Copy every line, leaving nothing out and adding nothing.
begin Data
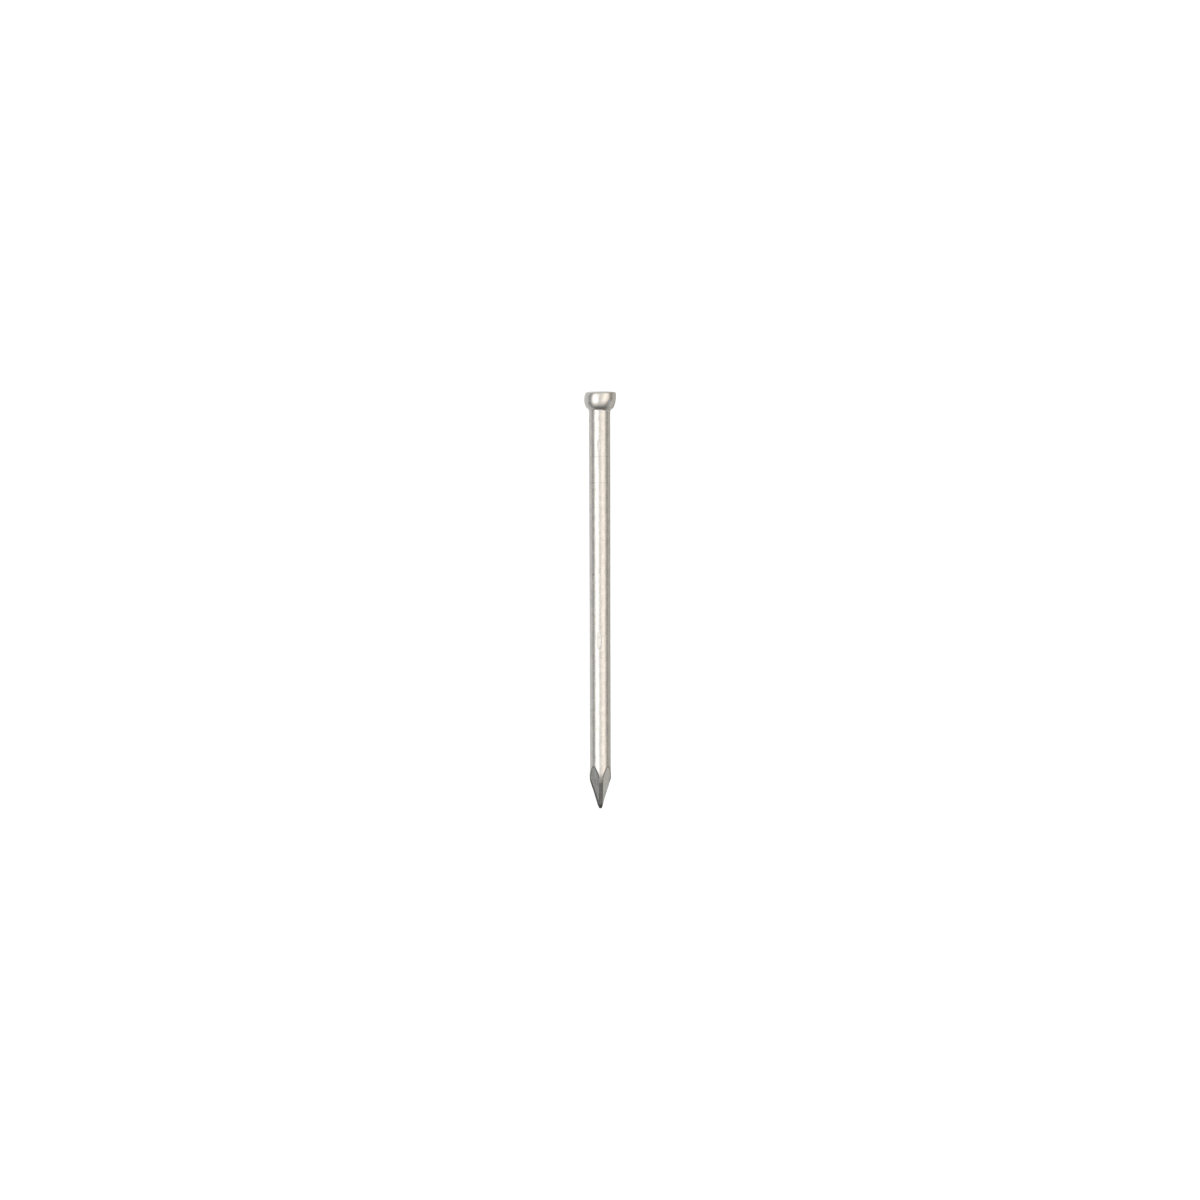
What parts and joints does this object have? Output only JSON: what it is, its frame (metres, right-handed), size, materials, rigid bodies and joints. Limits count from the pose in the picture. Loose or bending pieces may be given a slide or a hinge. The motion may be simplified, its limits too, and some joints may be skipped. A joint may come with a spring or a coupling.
{
  "type": "nail",
  "caption": "Round lost-head wire nail with a cup-shaped head, a small hollow neck, a plain round shank and a four-sided pinched point.",
  "frame": {"origin": "centre of the flat face that the hammer strikes, which ends level with the surface of the timber", "axes": "+Z along the nail's axis, from the tip towards the head, so the tip is at z = -0.075; +X and +Y each pass through a ridge of the four-sided point"},
  "size_m": [0.0056, 0.0056, 0.075],
  "materials": {
    "steel": "bare stainless wire: satin drawn shank with fine pitting, smoother forged head, dull sheared point"
  },
  "bodies": {
    "root": {"nail": "steel"}
  },
  "joints": []
}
end Data
**Finished task**
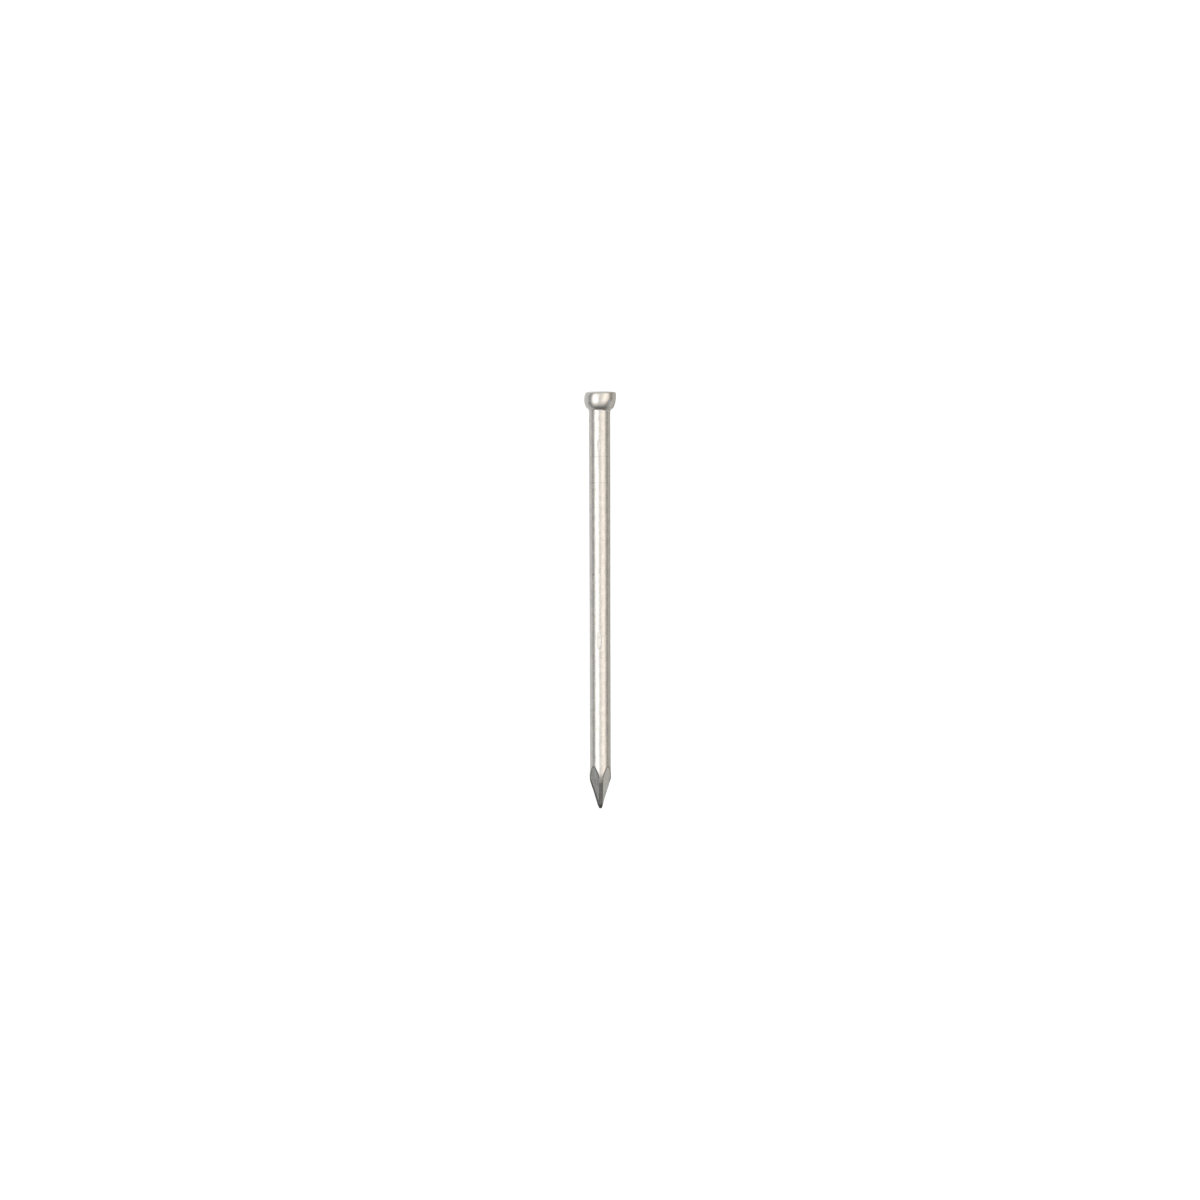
What parts and joints does this object have? Output only JSON: what it is, its frame (metres, right-handed), size, materials, rigid bodies and joints. Limits count from the pose in the picture. Loose or bending pieces may be given a slide or a hinge. The motion may be simplified, its limits too, and some joints may be skipped. A joint may come with a spring or a coupling.
{
  "type": "nail",
  "caption": "Round lost-head wire nail with a cup-shaped head, a small hollow neck, a plain round shank and a four-sided pinched point.",
  "frame": {"origin": "centre of the flat face that the hammer strikes, which ends level with the surface of the timber", "axes": "+Z along the nail's axis, from the tip towards the head, so the tip is at z = -0.075; +X and +Y each pass through a ridge of the four-sided point"},
  "size_m": [0.0056, 0.0056, 0.075],
  "materials": {
    "steel": "bare stainless wire: satin drawn shank with fine pitting, smoother forged head, dull sheared point"
  },
  "bodies": {
    "root": {"nail": "steel"}
  },
  "joints": []
}